This is the most true thing ever. I didn’t need a study to tell me so, of course, but it helps, because, as you are by now well aware, we’ve reached that fascinating point in human history where if it hasn’t been said by an expert none of us can know anything about it–whether it is true or false of imagined or real. But once a study has been done, some statistics cobbled together, a beleaguered researcher’s name embedded somewhere in a hyper link, well, then, for sure we can know it’s true.
So, go on read the study. Because truly, all ye who are already playing your Christmas music, but most especially all you store managers who woke up one warm October morning, chunked back your pumpkin spiced latte, flitted into your place of business, gazed into the heart of darkness and then went ahead and pushed Play, you should turn back to the light and turn it off for just a couple of weeks.
Not just because I am stressed, even though I most assuredly am. Not just because it’s the humane thing to do, which it is. But because, for real, you yourself will have a happier, brighter, and merrier Christmas. Indeed, everything about your life will be better and more wonderful.
Waiting, even for just a very little while, is a critical and necessary component of the good life, which I trust you are interested in, at least in name if not in reality. Waiting, one might even say enduring, should be a central fact of your human experience. If you don’t ever do it, if you don’t ever indulge in the long breathless anxious pause, you rob yourself of something crucial–the full orbed exquisite experience of coming to the end.

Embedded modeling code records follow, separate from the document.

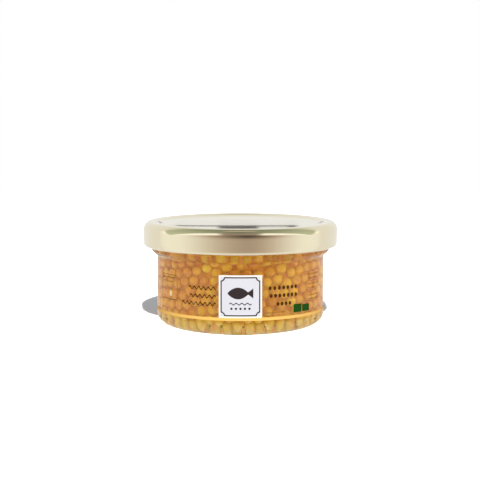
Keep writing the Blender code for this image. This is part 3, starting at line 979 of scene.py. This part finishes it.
# An oval spot: half its height is (1 - (u / reach)^2) ^ 0.5 of its full half height
def spotSlab(centre, height, reach, half, low, high):
    turn = np.linspace(0, math.pi, 11)
    tall = np.maximum(half * np.sin(turn), 0.02)
    u = centre - reach * np.cos(turn)
    return stripSlab(u, height - tall, height + tall, low, high)


# Outline of a frame whose corners are bitten off by arcs of one radius; inset moves it inwards
def bittenOutline(halfWidth, halfHeight, bite, inset):
    radius = bite + inset
    start, end = 1.5 * math.pi - math.asin(inset / radius), math.pi + math.asin(inset / radius)
    turn = np.linspace(start, end, 9)
    corner = np.column_stack([halfWidth + radius * np.cos(turn), halfHeight + radius * np.sin(turn)])
    corners = [corner, (corner * [-1, 1])[::-1], corner * [-1, -1], (corner * [1, -1])[::-1]]
    share = np.linspace(0, 1, 13)[1:-1, None]
    following = corners[1:] + corners[:1]
    edges = [first[-1] * (1 - share) + second[0] * share for first, second in zip(corners, following)]
    return np.vstack([part for pair in zip(corners, edges) for part in pair])


def frameSlab(centre, height, halfWidth, halfHeight, bite, line, low, high):
    outer = bittenOutline(halfWidth, halfHeight, bite, 0.0) + [centre, height]
    inner = bittenOutline(halfWidth, halfHeight, bite, line) + [centre, height]
    pairs = np.stack([outer, inner], axis=-1)
    return wrapSlab(pairs[:, 0], pairs[:, 1], low, high, closed=True)


# A plain fish: its body's half height is tall sin(pi s / 0.82) ^ 0.75 at a share s of its length,
# and its tail opens in a straight wedge from s = 0.74 to 0.85 of that height at its end
def fishSlab(nose, height, length, tall, low, high):
    share = np.linspace(0, 1, 41)
    body = tall * np.sin(math.pi * np.clip(share / 0.82, 0, 1)) ** 0.75
    tail = tall * 0.85 * np.clip((share - 0.74) / 0.26, 0, 1)
    half = np.maximum(np.maximum(body, tail), 0.03)
    return stripSlab(nose + share * length, height - half, height + half, low, high)


def makeLabel():
    s = labelShape
    bottom, top = labelBox[0][2], labelBox[1][2]
    outer = s["inner"] + s["film"]
    layers = [(outer + s["lift"], outer + s["ink"])]
    for _ in range(3):
        base = layers[-1][1] + s["lift"]
        layers.append((base, base + s["ink"]))
    ink, over, uppermost, raised = layers
    band = [(outer, top), (outer, bottom), (s["inner"], bottom), (s["inner"], top)]
    film = turnPiece("label_film", band, filmMaterial(), s["sides"], loop=True)
    dress(film, "film", "label")
    stripeTop = bottom + s["stripeHeight"]
    stripe = [(ink[1], stripeTop), (ink[1], bottom), (ink[0], bottom), (ink[0], stripeTop)]
    peach = inkMaterial("peach_gold_ink", "#EEBC62")
    dress(turnPiece("label_stripe", stripe, peach, s["sides"], loop=True), "film")

    white = inkMaterial("opaque_white_ink", "#E4E1DA")
    half, middle = s["squareHalf"], (s["squareBottom"] + top) / 2
    printPiece("label_square", [fieldSlab(-half, half, s["squareBottom"], top, *over)], white)
    inset = s["squareMargin"]
    field = fieldSlab(-half + inset, half - inset, s["squareBottom"] + inset, top - inset, *uppermost)
    printPiece("label_square_field", [field], inkMaterial("pale_grey_ink", "#CDCCD2"))
    tall = (top - s["squareBottom"]) / 2 - inset
    motif = [frameSlab(0, middle, half - inset, tall, s["bite"], s["frameLine"], *raised)]
    nose, height, *body = s["fish"]
    motif.append(fishSlab(nose, middle + height, *body, *raised))
    left, right, height, *wave = s["motifWave"]
    motif.append(waveSlab(left, right, middle + height, *wave, *raised))
    left, right, count, height, radius = s["motifDots"]
    motif += [spotSlab(u, middle + height, radius, radius, *raised)
              for u in np.linspace(left, right, count)]
    printPiece("label_motif", motif, inkMaterial("black_brown_ink", "#332B2C"))

    brown = inkMaterial("brown_ink", "#4E2E0C")
    rows = [waveSlab(left, right, z, *s["wave"], *ink) for left, right, z in s["waveRows"]]
    printPiece("label_wave_rows", rows, brown)
    dots = [spotSlab(u, z, *s["dot"], *ink) for left, right, z in s["dotRows"]
            for u in np.linspace(left, right, round((right - left) / s["dotPitch"]) + 1)]
    printPiece("label_dot_rows", dots, brown)
    faint = inkMaterial("faint_brown_ink", "#86602A")
    small = [waveSlab(left, right, z, *s["smallWave"], *ink) for left, right, z in s["smallRows"]]
    left, right, low, high = s["sideBox"]
    small.append(frameSlab((left + right) / 2, (low + high) / 2, (right - left) / 2, (high - low) / 2,
                           *s["sideFrame"], *ink))
    printPiece("label_small_rows", small, faint)
    # a small pale cream oval in the side box
    spot = spotSlab(*s["paleSpot"], *ink)
    printPiece("label_pale_spot", [spot], inkMaterial("pale_cream_spot", "#EBD49A"))
    fields = [fieldSlab(left, right, low, high, *ink) for left, right, low, high in s["greenFields"]]
    printPiece("label_green_fields", fields, inkMaterial("leaf_green_ink", "#124608"))


makeLabel()
print("label made")
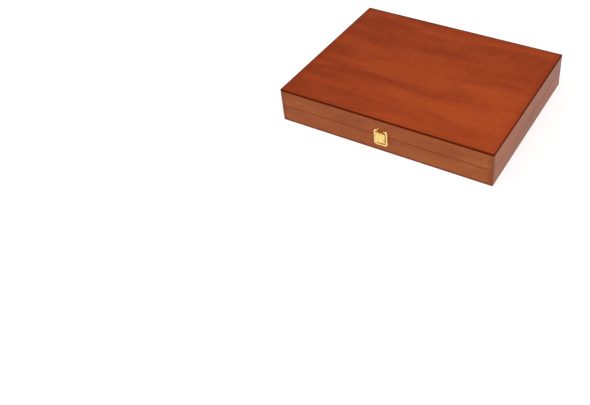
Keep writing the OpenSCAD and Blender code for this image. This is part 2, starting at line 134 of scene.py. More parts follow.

The old fashioned word for finally getting what you’ve been waiting for is ‘consummation.’ Most people in the west haven’t even heard of it, so busily have they been occupying themselves with having whatever they want right now. Do I want a new pair of shoes? Oop, click, there they are. Do I want a latte with some bizarre flavor adulterating it’s milky joy? I’ll just drive through. Do I want something to eat? I can get it instantly and fast, without even leaving my car or mincing and then slowly sweating an onion, waiting for it to turn translucent and pale in the gentle heat of the pan. Do I want to hook up with some other human, somewhere, for a desultory, soul destroying tête-à-tête? I can swipe left or right or something. Whatever I want, I can have it right now.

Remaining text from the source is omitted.